Dümdüz bir caddedeki sıradan görünümlü binadan içeri adımınızı attığınız an, nefesiniz kesiliyor. Burası bildiğiniz kütüphanelerden değil - kesinlikle değil. Sanki zamanın durduğu, sessizliğin bile bir müziğe dönüştüğü bambaşka bir evren.
Raflar sadece kitaplarla değil, yılların birikimiyle oluşmuş anılarla dolu. Her cilt, kendi hikayesini fısıldıyor adeta. Kimi ciltler o kadar eski ki, sayfalarını çevirirken tarihin tozunu hissediyorsunuz parmak uçlarınızda.
Bir Kütüphaneden Çok Daha Fazlası
Buraya ilk kez gelenler genellikle şaşkınlık içinde kalıyor. Çünkü burası sadece kitap alınıp verilen bir yer değil, insanların buluştuğu, sohbet ettiği, hatta bazen sadece sessizce oturup düşündüğü bir sığınak. Garson kılıklı kütüphaneciler falan yok - her biri kitap aşkıyla yanıp tutuşan gerçek gönüllüler.
Salı günleri özellikle ilginç. Yaşlı amcalar, genç üniversiteliler, hatta okumayı yeni söken minikler... Hepsi aynı masada, farklı dünyalara yolculuk ediyor. Kimi finans raporlarına gömülmüş, kimi ise bin yıllık destanların peşinde.
Çocuklar İçin Büyülü Köşe
Çocuk bölümüne gelince... Ah, orası apayrı bir alem. Renkli minderler, boyu kadar kitaplar, duvarları süsleyen resimler. Küçük Zeynep'i görseniz - her hafta annesiyle geliyor ve "Büyüyünce bütün kitapları okuyacağım!" diye tutturuyor. İşte geleceğin aydınlık Türkiye'si böyle yerlerde filizleniyor.

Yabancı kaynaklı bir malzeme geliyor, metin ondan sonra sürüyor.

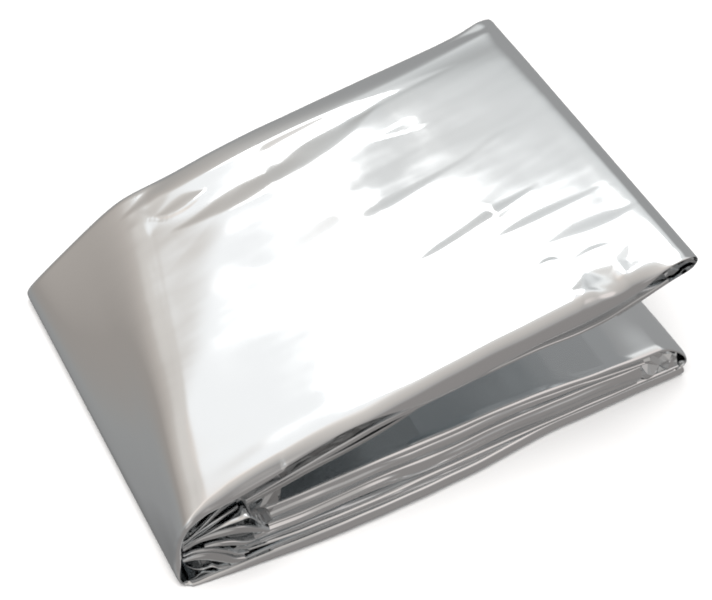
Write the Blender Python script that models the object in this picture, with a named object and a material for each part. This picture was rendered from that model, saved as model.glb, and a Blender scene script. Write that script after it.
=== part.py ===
"""Emergency foil blanket, folded to a packet, as one back-and-forth band of film.

The packet lies on its bottom pass with the main fold, the spine, along its left side (-X) and its
loose right side (+X) a little open.  A section across the packet, in X and Z, is one band: bottom
pass, up round the spine, top of the lifted flap, underside of the flap, and then three passes of
the lower stack, the last of which ends inside the curled right end.  The section changes from the
front edge to the back edge, and the stations between the two are joined into one closed solid.
"""
import math
from collections import namedtuple

import bmesh
import bpy

# ---- driving dimensions, in millimetres -----------------------------------------------------
DEPTH = 90.0              # front edge to back edge
FILM = 2.3                # one pass of the lower stack, a bundle of film layers
FILM_AT_SPINE = 1.9       # the same pass squeezed at the spine
FLAP_FILM = 1.7           # one pass of the flap
CORNER_ROUND = 6.0        # radius of the flap's back right corner
CORNER_PULL = 2.6         # how far that corner draws in
ROLL = 0.7                # how far the flap's two passes roll towards each other at their edges
WAVE_RUN = 41.0           # length of the slow waves in the lower stack's passes
WAVE_HEIGHT = 0.22        # how far a pass rises and dips on them
WAVE_EDGE = 0.45          # how far its front edge wanders on them

# ---- mesh fineness --------------------------------------------------------------------------
INNER_STATIONS = 11       # stations between the two rounded edges
NOSE = (                  # distance in from an edge, share of the full thickness
    (0.0, 0.30),
    (0.5, 0.74),
    (1.4, 0.95),
    (3.2, 1.00),
)

# A pass runs across the packet.  Its heights, of its middle, are given at four even places from
# its left end to its right end, on the front edge and on the back edge.  set_back is how far its
# front edge lies behind the packet's front line at the same four places.  roll moves the pass up
# at its edges, and wave is where on the slow waves it starts, as a share of one wave, or None.
Pass = namedtuple("Pass", "name steps thick x_front z_front x_back z_back set_back roll wave")
PASSES = {
    row.name: row
    for row in (
        Pass("bottom", 8, (FILM, FILM), (1.6, 120.2), (1.15, 1.15, 1.15, 1.15),
             (1.8, 119.0), (1.15, 1.15, 1.15, 1.15), (-2.2, -4.1, -2.3, -0.7), 0.0, None),
        Pass("flap_top", 20, (FLAP_FILM, FLAP_FILM), (4.2, 116.0), (16.3, 24.3, 30.6, 37.5),
             (26.6, 120.2), (18.7, 24.2, 29.8, 35.3), (1.4, 1.4, 1.4, 0.6), -ROLL, None),
        Pass("flap_under", 10, (FLAP_FILM, FLAP_FILM), (7.2, 113.8), (14.0, 20.9, 27.1, 34.4),
             (21.4, 118.8), (13.0, 20.2, 26.2, 32.1), (2.6, 2.0, 1.8, 1.2), ROLL, None),
        Pass("stack_top", 11, (FILM_AT_SPINE, FILM), (6.6, 112.2), (8.9, 11.2, 11.8, 10.7),
             (19.8, 111.2), (10.2, 11.2, 11.3, 10.7), (0.2, 0.8, 2.4, 1.2), 0.0, 0.0),
        Pass("stack_low", 8, (FILM_AT_SPINE, FILM), (5.6, 118.0), (4.0, 4.9, 5.1, 3.8),
             (12.8, 117.0), (4.0, 4.6, 4.6, 3.8), (-1.6, -3.0, -0.8, -0.2), 0.0, 0.37),
        Pass("stack_core", 8, (FILM_AT_SPINE, FILM), (5.8, 110.6), (6.45, 8.0, 8.5, 7.3),
             (13.0, 109.6), (6.5, 7.8, 7.9, 7.3), (-0.6, -0.8, 1.0, 1.2), 0.0, 0.71),
    )
}

# A fold joins the end of one pass to the end of the next.  reach_out and reach_in say how far the
# film runs on past the two ends before it turns.
Fold = namedtuple("Fold", "name steps side reach_out reach_in")
FLAP_END = Fold("flap_end", 6, +1, 3.6, 3.0)
HINGE = Fold("hinge", 6, -1, 3.4, 3.0)
CURL = Fold("curl", 8, +1, 5.4, 6.0)
CORE_END = Fold("core_end", 5, -1, 1.6, 1.6)

# The spine: the middle of the outer film on its way up, on the front edge and on the back edge,
# where it leans back as a wide ramp.
Rise = namedtuple("Rise", "name front back set_back")
SPINE = (
    Rise("foot", (0.1, 1.6), (0.2, 1.9), -0.4),
    Rise("heel", (0.1, 5.0), (2.4, 5.0), 2.0),
    Rise("ramp", (0.8, 10.6), (13.4, 11.4), 1.8),
    Rise("brow", (2.2, 14.6), (24.9, 18.3), 1.5),
)
SPINE_STEPS = 3           # steps for each rise

# The flap's main creases: soft troughs (depth below zero) and ridges, each a straight run between
# two places given as x and y from the packet's front left corner.
Crease = namedtuple("Crease", "name start end width depth")
CREASES = (
    Crease("back trough", (30.0, 82.0), (112.0, 84.0), 5.0, -0.5),
    Crease("long ridge", (28.0, 72.0), (74.0, 76.0), 6.0, 0.7),
    Crease("middle trough", (52.0, 40.0), (84.0, 58.0), 7.0, -0.6),
    Crease("tip ridge", (84.0, 22.0), (108.0, 36.0), 6.0, 0.5),
    Crease("front dent", (82.0, 8.0), (100.0, 6.0), 6.0, -0.7),
    Crease("shoulder dent", (30.0, 60.0), (44.0, 66.0), 6.0, -0.5),
)

MILLIMETRE = 0.001
FILM_SILVER = (0.72, 0.73, 0.74, 1.0)


def mix(first, last, share):
    """The value share of the way from first to last."""
    return first + (last - first) * share


def mix_point(first, last, share):
    """The point share of the way from one point to another."""
    return tuple(mix(a, b, share) for a, b in zip(first, last))


def curve_through(values, share):
    """A smooth curve through evenly spaced values, or points, read at share from 0 to 1."""
    spans = len(values) - 1
    place = min(max(share, 0.0), 1.0) * spans
    index = min(int(place), spans - 1)
    t = place - index
    here, there = values[index], values[index + 1]
    before = values[index - 1] if index > 0 else extend(there, here)
    after = values[index + 2] if index + 2 <= spans else extend(here, there)
    if isinstance(here, tuple):
        return tuple(hermite(*row, t) for row in zip(before, here, there, after))
    return hermite(before, here, there, after, t)


def extend(inner, end):
    """A value, or point, as far beyond end as inner lies before it."""
    if isinstance(end, tuple):
        return tuple(2 * b - a for a, b in zip(inner, end))
    return 2 * end - inner


def hermite(before, here, there, after, t):
    """Catmull-Rom interpolation between here and there."""
    slope_here = (there - before) / 2
    slope_there = (after - here) / 2
    return (
        here * (2 * t**3 - 3 * t**2 + 1)
        + slope_here * (t**3 - 2 * t**2 + t)
        + there * (3 * t**2 - 2 * t**3)
        + slope_there * (t**3 - t**2)
    )


def smooth_step(value):
    """0 below 0, 1 above 1, and an even rise between."""
    value = min(max(value, 0.0), 1.0)
    return value * value * (3 - 2 * value)


def wave(x, y, start):
    """The slow waves at a place, from -1 to 1."""
    return math.sin(2 * math.pi * (x / WAVE_RUN + y / (2 * WAVE_RUN) + start))


def crease_lift(x, y):
    """The height that the creases add to the flap at a place."""
    lift = 0.0
    for crease in CREASES:
        run = (crease.end[0] - crease.start[0], crease.end[1] - crease.start[1])
        length = math.hypot(*run)
        along = ((x - crease.start[0]) * run[0] + (y - crease.start[1]) * run[1]) / length
        across = ((x - crease.start[0]) * run[1] - (y - crease.start[1]) * run[0]) / length
        beyond = max(0.0, -along, along - length)
        lift += crease.depth * math.exp(-(across**2 + beyond**2) / crease.width**2)
    return lift


# One place on the band: its section coordinates, thickness, y on the two edges and edge roll.
Place = namedtuple("Place", "x z thick y_front y_back roll creased")


def pass_places(row, depth_share, from_left):
    """The places along one pass at a station, in the order in which the band runs."""
    left = mix(row.x_front[0], row.x_back[0], depth_share)
    right = mix(row.x_front[1], row.x_back[1], depth_share)
    flap = row.name.startswith("flap")
    if flap:
        from_back = (1.0 - depth_share) * DEPTH
        turn = min(max(1.0 - from_back / CORNER_ROUND, 0.0), 1.0)
        right -= CORNER_PULL * (1.0 - math.sqrt(1.0 - turn**2))
    places = []
    for step in range(row.steps + 1):
        share = step / row.steps
        x = mix(left, right, share)
        z = mix(curve_through(row.z_front, share), curve_through(row.z_back, share), depth_share)
        y_front = curve_through(row.set_back, share)
        inland = smooth_step(share * 8) * smooth_step((1 - share) * 8)
        if row.wave is not None:
            z += WAVE_HEIGHT * inland * wave(x, depth_share * DEPTH, row.wave)
            y_front += WAVE_EDGE * inland * wave(x, 0.0, row.wave)
        places.append(
            Place(x, z, mix(*row.thick, share), y_front, DEPTH, row.roll, inland if flap else 0.0)
        )
    return places if from_left else places[::-1]


def fold_places(fold, last, first):
    """The places inside the fold between one pass's last place and the next pass's first."""
    controls = (
        (last.x, last.z),
        (last.x + fold.side * fold.reach_out, last.z),
        (first.x + fold.side * fold.reach_in, first.z),
        (first.x, first.z),
    )
    places = []
    for step in range(1, fold.steps):
        t = step / fold.steps
        weights = ((1 - t)**3, 3 * t * (1 - t)**2, 3 * t**2 * (1 - t), t**3)
        x, z = (sum(w * c[axis] for w, c in zip(weights, controls)) for axis in (0, 1))
        places.append(
            Place(x, z, mix(last.thick, first.thick, t), mix(last.y_front, first.y_front, t),
                  DEPTH, mix(last.roll, first.roll, t), 0.0)
        )
    return places


def spine_places(last, first, depth_share):
    """The outer film's places between the bottom pass and the top of the flap."""
    knots = [(last.x, last.z, last.y_front)]
    for rise in SPINE:
        knots.append(mix_point(rise.front, rise.back, depth_share) + (rise.set_back,))
    knots.append((first.x, first.z, first.y_front))
    steps = SPINE_STEPS * (len(knots) - 1)
    places = []
    for step in range(1, steps):
        t = step / steps
        x, z, y_front = curve_through(knots, t)
        places.append(
            Place(x, z, mix(last.thick, first.thick, t), y_front, DEPTH,
                  mix(last.roll, first.roll, smooth_step(2 * t - 1)), 0.0)
        )
    return places


def band_places(depth_share):
    """Every place along the band's middle at one station."""
    bottom = pass_places(PASSES["bottom"], depth_share, from_left=False)
    top = pass_places(PASSES["flap_top"], depth_share, from_left=True)
    under = pass_places(PASSES["flap_under"], depth_share, from_left=False)
    stack = pass_places(PASSES["stack_top"], depth_share, from_left=True)
    low = pass_places(PASSES["stack_low"], depth_share, from_left=False)
    core = pass_places(PASSES["stack_core"], depth_share, from_left=True)
    band = bottom + spine_places(bottom[-1], top[0], depth_share) + top
    for fold, nearby in ((FLAP_END, under), (HINGE, stack), (CURL, low), (CORE_END, core)):
        band += fold_places(fold, band[-1], nearby[0]) + nearby
    return band


def stations():
    """Each station as its share of the depth, how thick the band is there and how near an edge."""
    rows = [(inset / DEPTH, share, 1.0 - smooth_step(inset / NOSE[-1][0])) for inset, share in NOSE]
    first = NOSE[-1][0] / DEPTH
    for step in range(1, INNER_STATIONS + 1):
        rows.append((mix(first, 1.0 - first, step / (INNER_STATIONS + 1)), 1.0, 0.0))
    rows += [(1.0 - along, share, near) for along, share, near in rows[len(NOSE) - 1::-1]]
    return rows


def band_sides(depth_share, thickness_share, edge_share):
    """The band's two faces at one station, as two lists of points in millimetres."""
    band = band_places(depth_share)
    left_side, right_side = [], []
    for index, place in enumerate(band):
        before = band[max(index - 1, 0)]
        after = band[min(index + 1, len(band) - 1)]
        run_x, run_z = after.x - before.x, after.z - before.z
        length = math.hypot(run_x, run_z)
        normal = (-run_z / length, run_x / length)
        y = mix(place.y_front, place.y_back, depth_share)
        lift = place.roll * edge_share + place.creased * crease_lift(place.x, y)
        half = place.thick * thickness_share / 2
        for side, points in ((1, left_side), (-1, right_side)):
            points.append(
                (place.x + side * normal[0] * half, y, place.z + lift + side * normal[1] * half)
            )
    return left_side, right_side


def build_band(name):
    """The whole folded blanket as one closed mesh, its origin under the middle of its box."""
    mesh = bmesh.new()
    rings = []
    for station in stations():
        left_side, right_side = band_sides(*station)
        ring = [mesh.verts.new(point) for point in left_side + right_side[::-1]]
        rings.append(ring)
    count = len(rings[0])
    for near, far in zip(rings, rings[1:]):
        for index in range(count):
            following = (index + 1) % count
            mesh.faces.new((near[index], near[following], far[following], far[index]))
    half = count // 2
    for ring in (rings[0], rings[-1]):
        for index in range(half - 1):
            mesh.faces.new((ring[index], ring[index + 1], ring[-index - 2], ring[-index - 1]))
    bmesh.ops.recalc_face_normals(mesh, faces=mesh.faces[:])
    xs = [vert.co.x for vert in mesh.verts]
    ys = [vert.co.y for vert in mesh.verts]
    middle = ((min(xs) + max(xs)) / 2, (min(ys) + max(ys)) / 2, 0.0)
    bmesh.ops.translate(mesh, verts=mesh.verts[:], vec=[-value for value in middle])
    bmesh.ops.scale(mesh, verts=mesh.verts[:], vec=(MILLIMETRE,) * 3)
    data = bpy.data.meshes.new(name)
    mesh.to_mesh(data)
    mesh.free()
    return data


def film_material():
    """Metallised film: bright, smooth and metallic."""
    material = bpy.data.materials.new("Metallised film")
    material.use_nodes = True
    surface = material.node_tree.nodes["Principled BSDF"]
    surface.inputs["Base Color"].default_value = FILM_SILVER
    surface.inputs["Metallic"].default_value = 1.0
    surface.inputs["Roughness"].default_value = 0.18
    return material


def main():
    for thing in list(bpy.data.objects):
        bpy.data.objects.remove(thing, do_unlink=True)
    name = "foil_blanket"
    blanket = bpy.data.objects.new(name, build_band(name))
    blanket.data.materials.append(film_material())
    blanket.data.shade_smooth()
    blanket.data.set_sharp_from_angle(angle=math.radians(50))
    bpy.context.scene.collection.objects.link(blanket)


main()
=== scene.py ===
import math
from collections import namedtuple

import bmesh
import bpy
import numpy as np
from bpy.props import FloatProperty, FloatVectorProperty, PointerProperty
from mathutils import Matrix, Vector


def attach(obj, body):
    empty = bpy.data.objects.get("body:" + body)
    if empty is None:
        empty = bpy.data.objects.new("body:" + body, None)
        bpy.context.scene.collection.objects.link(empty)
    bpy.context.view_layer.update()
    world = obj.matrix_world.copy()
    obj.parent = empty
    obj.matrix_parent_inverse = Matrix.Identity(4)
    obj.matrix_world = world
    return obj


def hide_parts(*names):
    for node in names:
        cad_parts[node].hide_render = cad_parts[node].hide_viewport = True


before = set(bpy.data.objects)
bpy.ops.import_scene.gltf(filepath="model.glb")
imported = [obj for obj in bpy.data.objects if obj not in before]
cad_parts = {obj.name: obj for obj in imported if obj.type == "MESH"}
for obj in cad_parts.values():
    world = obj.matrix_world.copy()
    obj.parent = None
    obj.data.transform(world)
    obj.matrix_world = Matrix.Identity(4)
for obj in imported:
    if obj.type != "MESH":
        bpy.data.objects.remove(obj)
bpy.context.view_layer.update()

bl_info = {
    "name": "Folded foil blanket",
    "version": (1, 0, 0),
    "blender": (4, 5, 0),
    "location": "3D View > Sidebar > Foil blanket",
    "description": "Builds the folded metallised film of an emergency blanket and a small studio",
    "category": "Add Mesh",
}

SOLID = "foil_blanket"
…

Aslında düşününce, bu kütüphane modern hayatın koşuşturmacası içinde unuttuğumuz bir şeyi hatırlatıyor bize: Yavaşlamayı. Düşünmeyi. Hayal kurmayı.
Sayılardan Öte Bir Hikaye
Evet, binlerce kitap var. Evet, yüzlerce insan gelip gidiyor. Ama asıl hikaye rakamlarda değil, burada yaşanan küçük mucizelerde saklı. Mesela geçen hafta, emekli bir öğretmenle lise öğrencisi aynı kitap üzerine saatlerce sohbet ettiler. Nesiller arası köprü kuruldu işte, tam da böyle anlarda.
Kütüphane müdürü - kendisi tam bir kitap kurdu - "Biz burada sadece kitap ödünç vermiyoruz, umut dağıtıyoruz" diyor. Ve haklı da. Çünkü buradan çıkan herkes, sadece kolunun altında kitaplarla değil, yepyeni hayallerle ayrılıyor.
Belki de en güzeli, buraya gelen herkesin -zengin fakir, genç yaşlı demeden- aynı saygıyı görmesi. Kitapların dünyasında herkes eşit çünkü. Burası İzmir'in kalbinde atan, sıcacık bir kültür yuvası. Ve maalesef günümüzde böyle yerler gittikçe azalıyor.
Son söz? Gidin görün. Bir saatliğine de olsa kaybolun o koridorlarda. Emin olun, çıktığınızda içinizde bir şeyler değişmiş olacak.